■ **Directive**:
Return the lines exactly as they stand, from the first of the material through the line containing "heel_lean = 18.1; // [12:0.1:24]".

***

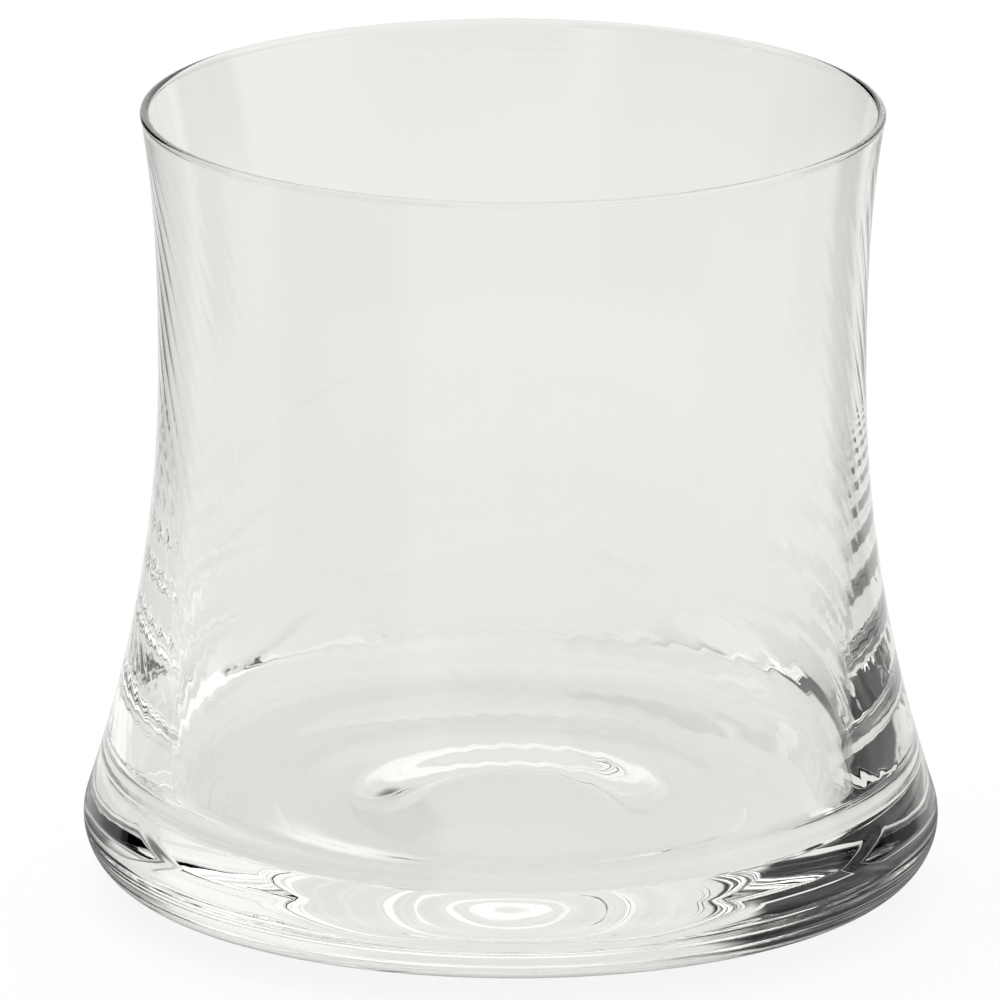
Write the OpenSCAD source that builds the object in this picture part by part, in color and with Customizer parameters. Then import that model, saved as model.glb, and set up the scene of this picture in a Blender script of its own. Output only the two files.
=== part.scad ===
// Low drinking glass with a thin waisted wall, a rounded lip and a heavy rounded base.
// It stands at the origin on the flat ring under its base, and its axis is Z.

/* [Whole glass] */
// Height from the table to the top of the lip
glass_h = 90.6; // [84:0.1:110]
// Diameter over the outside of the lip
mouth_d = 84; // [80:0.5:96]
// Outer diameter at the waist, the narrowest place
waist_d = 80; // [76:0.1:83]
// Height of the waist above the table
waist_h = 60.5; // [50:0.1:70]
// Outer diameter at the heel, the widest place
heel_d = 97.1; // [92:0.1:106]
// Outward lean of the wall where it meets the lip, in degrees
mouth_lean = 9.6; // [4:0.1:18]
// Inward lean of the wall where it leaves the heel, in degrees
heel_lean = 18.1; // [12:0.1:24]

/* [Lip and wall] */
// Diameter of the rounded bead that the flame leaves along the lip
lip_bead_d = 1; // [0.95:0.05:2.4]
// Thickness of the wall just under the lip
lip_wall = 0.8; // [0.6:0.05:0.9]
// Thickness of the wall at the waist
waist_wall = 1.1; // [0.8:0.05:2.5]
// Thickness of the wall where it meets the floor corner
corner_wall = 6; // [3:0.1:8]

/* [Bowl floor] */
// Height of the rim of the floor above the table
floor_h = 8.8; // [8:0.1:15]
// Slope of the floor at its rim, in degrees: it falls towards the middle
floor_lean = 5; // [1:0.1:10]
// Radius of the round corner between the floor and the wall
corner_r = 6.5; // [1.5:0.1:8]

/* [Base] */
// Radius of the round outside the heel
heel_r = 7; // [4:0.1:8]
// Rise of the underside from the table to where the heel's round begins
underside_rise = 1.6; // [1.4:0.1:3]
// Outer diameter of the flat ring that stands on the table
foot_d = 53.8; // [46:0.2:64]
// Width of the soft edge outside the standing ring
foot_edge_w = 2.3; // [1:0.1:4]
// Height of the soft edge outside the standing ring
foot_edge_h = 0.35; // [0.1:0.05:0.5]

/* [Hollow under the base] */
// Outer diameter of the hollow
punt_d = 40.5; // [32:0.5:50]
// Diameter of the level middle of the hollow
punt_top_d = 18; // [8:0.5:28]
// Depth of the hollow
punt_h = 1.9; // [1:0.1:3]

/* [Hidden] */
glass_tint = "#dde3de";
// Fineness of the round sections and of the curves drawn as points
$fn = 128;
wall_steps = 16;
low_wall_steps = 4;
corner_steps = 8;
heel_steps = 12;
heel_top_steps = 3;
floor_steps = 6;
underside_steps = 8;
edge_steps = 4;
punt_steps = 12;
// Angle from the level at which the heel's round begins under the base, in degrees
heel_tuck = 14;
// How late the wall starts to thicken on its way down from the waist, as a power
thicken_power = 2.08;

// The lip's bead is centred on the wall, and the wall meets it where the bead is as wide
bead_r = lip_bead_d / 2;
bead_ring_r = mouth_d / 2 - bead_r;
bead_z = glass_h - bead_r;
lip_seam_z = bead_z - sqrt(pow(bead_r, 2) - pow(lip_wall / 2, 2));
wall_top_r = bead_ring_r + lip_wall / 2;

// The heel's round, from where the underside turns up to where the wall begins
heel_ring_r = heel_d / 2 - heel_r;
heel_z = underside_rise + heel_r * cos(heel_tuck);
tuck_r = heel_ring_r + heel_r * sin(heel_tuck);
wall_foot_r = heel_ring_r + heel_r * cos(heel_lean);
wall_foot_z = heel_z + heel_r * sin(heel_lean);

// A smooth curve from a to b over a span, with the slope given at each end
function eased(a, b, slope_a, slope_b, span, t) =
    a * (1 - 3 * t * t + 2 * t * t * t)
    + slope_a * span * (t - 2 * t * t + t * t * t)
    + b * (3 * t * t - 2 * t * t * t)
    + slope_b * span * (t * t * t - t * t);

// Outer radius of the wall at a height
function lower_r(z) =
    eased(wall_foot_r, waist_d / 2, -tan(heel_lean), 0, waist_h - wall_foot_z,
          (z - wall_foot_z) / (waist_h - wall_foot_z));
function upper_r(z) =
    eased(waist_d / 2, wall_top_r, 0, tan(mouth_lean), lip_seam_z - waist_h,
          (z - waist_h) / (lip_seam_z - waist_h));
function outer_r(z) = z < waist_h ? lower_r(z) : upper_r(z);

// Thickness of the wall at a height: even above the waist, then thicker towards the floor
corner_z = floor_h + corner_r;
function wall_at(z) =
    z < waist_h
    ? waist_wall + (corner_wall - waist_wall) * pow((waist_h - z) / (waist_h - corner_z), thicken_power)
    : waist_wall + (lip_wall - waist_wall) * (z - waist_h) / (lip_seam_z - waist_h);
function inner_r(z) = outer_r(z) - wall_at(z);

// The corner's round touches the leaning wall above it and the sloping floor beside it
corner_lean = atan((inner_r(corner_z) - inner_r(corner_z + corner_r)) / corner_r);
wall_seam_z = corner_z + corner_r * sin(corner_lean);
corner_ring_r = inner_r(wall_seam_z) - corner_r * cos(corner_lean);
floor_rim_r = corner_ring_r + corner_r * sin(floor_lean);
floor_rim_z = corner_z - corner_r * cos(floor_lean);

// Height of the floor at a radius: a shallow dish that leaves its rim at the floor's slope
function floor_z(r) =
    floor_rim_z - tan(floor_lean) * (pow(floor_rim_r, 2) - pow(r, 2)) / (2 * floor_rim_r);
function floor_in(from, to) =
    [for (i = [1:floor_steps]) let (r = from + (to - from) * i / floor_steps) [r, floor_z(r)]];

// Points up the outside of the wall, and down its inside, between two heights
function outside_up(low, high, steps) =
    [for (i = [0:steps]) let (z = low + (high - low) * i / steps) [outer_r(z), z]];
function inside_down(high, low, steps) =
    [for (i = [0:steps]) let (z = high - (high - low) * i / steps) [inner_r(z), z]];

// Points along an arc about a centre, after its first point
function arc(ring_r, z, r, from, to, steps) =
    [for (i = [1:steps]) let (a = from + (to - from) * i / steps) [ring_r + r * cos(a), z + r * sin(a)]];

// Points along a smooth curve between two level places or slopes, from its first point
function curve(r_a, r_b, z_a, z_b, slope_b, steps) =
    [for (i = [0:steps - 1]) let (t = i / steps)
        [r_a + (r_b - r_a) * t, eased(z_a, z_b, 0, slope_b, r_b - r_a, t)]];

foot_r = foot_d / 2;
rise_r = foot_r + foot_edge_w;

// Rounded bead along the mouth, where the cut edge was melted smooth
module lip() {
    color(glass_tint)
        rotate_extrude()
            difference() {
                translate([bead_ring_r, bead_z])
                    circle(r = bead_r);
                translate([bead_ring_r - bead_r, lip_seam_z - lip_bead_d])
                    square([lip_bead_d, lip_bead_d]);
            }
}

// Thin blown wall, from the floor corner up to the lip
module bowl_wall() {
    color(glass_tint)
        rotate_extrude()
            polygon(concat(
                outside_up(wall_seam_z, lip_seam_z, wall_steps),
                inside_down(lip_seam_z, wall_seam_z, wall_steps)));
}

// Thick ring where the wall turns into the base, round outside and inside
module heel_ring() {
    color(glass_tint)
        rotate_extrude()
            polygon(concat(
                curve(foot_r, rise_r, 0, foot_edge_h, 0, edge_steps),
                curve(rise_r, tuck_r, foot_edge_h, underside_rise, tan(heel_tuck), underside_steps),
                [[tuck_r, underside_rise]],
                arc(heel_ring_r, heel_z, heel_r, heel_tuck - 90, 0, heel_steps),
                arc(heel_ring_r, heel_z, heel_r, 0, heel_lean, heel_top_steps),
                outside_up(wall_foot_z + (wall_seam_z - wall_foot_z) / low_wall_steps, wall_seam_z,
                           low_wall_steps - 1),
                [[inner_r(wall_seam_z), wall_seam_z]],
                arc(corner_ring_r, corner_z, corner_r, corner_lean, floor_lean - 90, corner_steps),
                floor_in(floor_rim_r, foot_r)));
}

// Solid disc of the base: the bowl's dished floor above, the flat standing ring and the hollow below
module base_disc() {
    color(glass_tint)
        rotate_extrude()
            polygon(concat(
                [[0, punt_h]],
                curve(punt_top_d / 2, punt_d / 2, punt_h, 0, 0, punt_steps),
                [[punt_d / 2, 0], [foot_r, 0], [foot_r, floor_z(foot_r)]],
                floor_in(foot_r, 0)));
}

lip();
bowl_wall();
heel_ring();
base_disc();
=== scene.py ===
# %% [markdown]
# # A low tumbler of clear glass, blown with a spiral optic
# The real thing is one piece of glass: a thin wall with a waist, a lip melted round, a wide
# rounded heel and a heavy foot with a shallow hollow under it. Clear glass has almost no
# colour of its own, so nearly all that the eye sees is its surroundings, bent and mirrored.
# This lesson therefore spends its effort on three things: an exact section, a faint ribbed
# relief on the inside of the wall, and a small studio for the glass to bend.

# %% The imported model
import math
import bpy
import numpy as np
from mathutils import Matrix, Vector


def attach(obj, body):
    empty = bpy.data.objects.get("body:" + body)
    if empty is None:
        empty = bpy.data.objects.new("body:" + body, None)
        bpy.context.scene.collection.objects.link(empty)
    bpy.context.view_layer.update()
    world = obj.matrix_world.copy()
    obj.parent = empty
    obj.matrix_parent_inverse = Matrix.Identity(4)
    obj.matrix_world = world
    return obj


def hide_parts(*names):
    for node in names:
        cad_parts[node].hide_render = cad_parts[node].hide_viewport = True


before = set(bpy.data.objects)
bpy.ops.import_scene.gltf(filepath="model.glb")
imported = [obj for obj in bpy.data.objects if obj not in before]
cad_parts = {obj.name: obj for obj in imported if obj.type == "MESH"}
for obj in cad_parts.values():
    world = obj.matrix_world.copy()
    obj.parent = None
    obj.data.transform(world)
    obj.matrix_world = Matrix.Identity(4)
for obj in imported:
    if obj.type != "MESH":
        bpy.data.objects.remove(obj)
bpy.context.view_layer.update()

print("nodes of the packed model:", sorted(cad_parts))

# %% [markdown]
# ## Sizes of the section
# A blown glass is drawn as half a cross-section and turned about its axis. The sizes here are
# the ones of the solid model, so every piece of the scene stays exactly where its solid is.
# They could be read off the solids' meshes, but a lens works by slopes, and the slopes of a
# curve come out far cleaner from its formula than from somebody else's facets.

# %% Sizes
MM = 0.001
glass_height = 90.6 * MM
mouth_diameter = 84 * MM
waist_diameter = 80 * MM
waist_height = 60.5 * MM
heel_diameter = 97.1 * MM
mouth_lean = math.radians(9.6)
heel_lean = math.radians(18.1)
bead_radius = 0.5 * MM
lip_wall = 0.8 * MM
waist_wall = 1.1 * MM
corner_wall = 6 * MM
thickening_power = 2.08
floor_height = 8.8 * MM
floor_lean = math.radians(5)
corner_round = 6.5 * MM
heel_round = 7 * MM
heel_tuck = math.radians(14)
underside_rise = 1.6 * MM
foot_radius = 26.9 * MM
foot_edge_width = 2.3 * MM
foot_edge_height = 0.35 * MM
hollow_radius = 20.25 * MM
hollow_top_radius = 9 * MM
hollow_depth = 1.9 * MM

bead_ring = mouth_diameter / 2 - bead_radius
bead_z = glass_height - bead_radius
lip_seam_z = bead_z - math.sqrt(bead_radius**2 - (lip_wall / 2)**2)
wall_top_radius = bead_ring + lip_wall / 2
heel_ring = heel_diameter / 2 - heel_round
heel_z = underside_rise + heel_round * math.cos(heel_tuck)
tuck_radius = heel_ring + heel_round * math.sin(heel_tuck)
wall_foot_radius = heel_ring + heel_round * math.cos(heel_lean)
wall_foot_z = heel_z + heel_round * math.sin(heel_lean)
corner_z = floor_height + corner_round
print(f"lip seam at {lip_seam_z / MM:.3f} mm, heel's centre at {heel_z / MM:.3f} mm")


# %% [markdown]
# ## Curves of the section
# Each stretch of the section is a cubic that leaves one place at a given slope and reaches the
# next at another, the way a glassmaker's template is a fair curve between a few known widths.
# The wall thins a little from the waist up and swells late and fast towards the floor, which is
# how glass gathers at the bottom of a bubble while it is blown.

# %% Curves
def eased(a, b, slope_a, slope_b, span, t):
    """A smooth curve from a to b over a span, with the slope given at each end."""
    return (a * (1 - 3 * t**2 + 2 * t**3) + slope_a * span * (t - 2 * t**2 + t**3)
            + b * (3 * t**2 - 2 * t**3) + slope_b * span * (t**3 - t**2))


def outer_radius(z):
    """Outer radius of the wall at a height, below and above the waist."""
    low = eased(wall_foot_radius, waist_diameter / 2, -math.tan(heel_lean), 0,
                waist_height - wall_foot_z, (z - wall_foot_z) / (waist_height - wall_foot_z))
    high = eased(waist_diameter / 2, wall_top_radius, 0, math.tan(mouth_lean),
                 lip_seam_z - waist_height, (z - waist_height) / (lip_seam_z - waist_height))
    return np.where(z < waist_height, low, high)


def wall_thickness(z):
    """Thickness of the wall, measured level, at a height."""
    depth = np.clip((waist_height - z) / (waist_height - corner_z), 0, None)
    low = waist_wall + (corner_wall - waist_wall) * depth**thickening_power
    high = waist_wall + (lip_wall - waist_wall) * (z - waist_height) / (lip_seam_z - waist_height)
    return np.where(z < waist_height, low, high)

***

■ **Task response**:
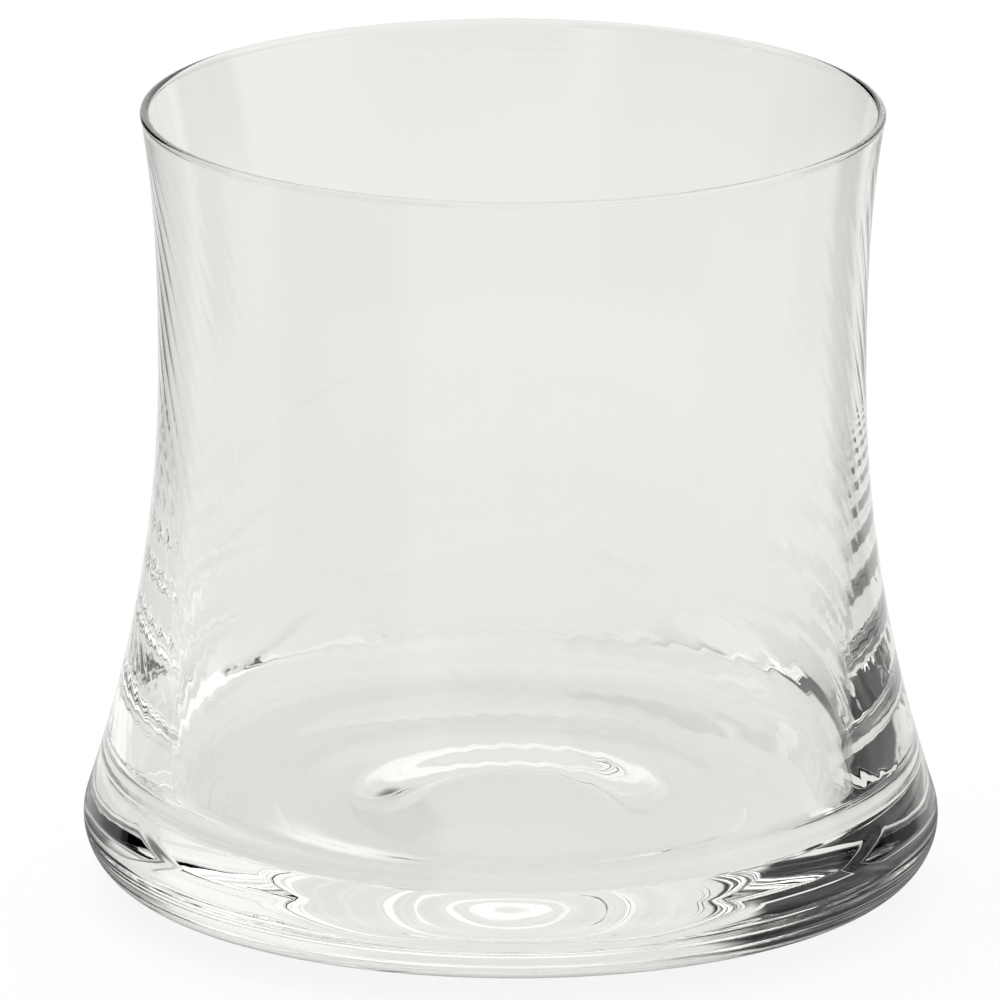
Write the OpenSCAD source that builds the object in this picture part by part, in color and with Customizer parameters. Then import that model, saved as model.glb, and set up the scene of this picture in a Blender script of its own. Output only the two files.
=== part.scad ===
// Low drinking glass with a thin waisted wall, a rounded lip and a heavy rounded base.
// It stands at the origin on the flat ring under its base, and its axis is Z.

/* [Whole glass] */
// Height from the table to the top of the lip
glass_h = 90.6; // [84:0.1:110]
// Diameter over the outside of the lip
mouth_d = 84; // [80:0.5:96]
// Outer diameter at the waist, the narrowest place
waist_d = 80; // [76:0.1:83]
// Height of the waist above the table
waist_h = 60.5; // [50:0.1:70]
// Outer diameter at the heel, the widest place
heel_d = 97.1; // [92:0.1:106]
// Outward lean of the wall where it meets the lip, in degrees
mouth_lean = 9.6; // [4:0.1:18]
// Inward lean of the wall where it leaves the heel, in degrees
heel_lean = 18.1; // [12:0.1:24]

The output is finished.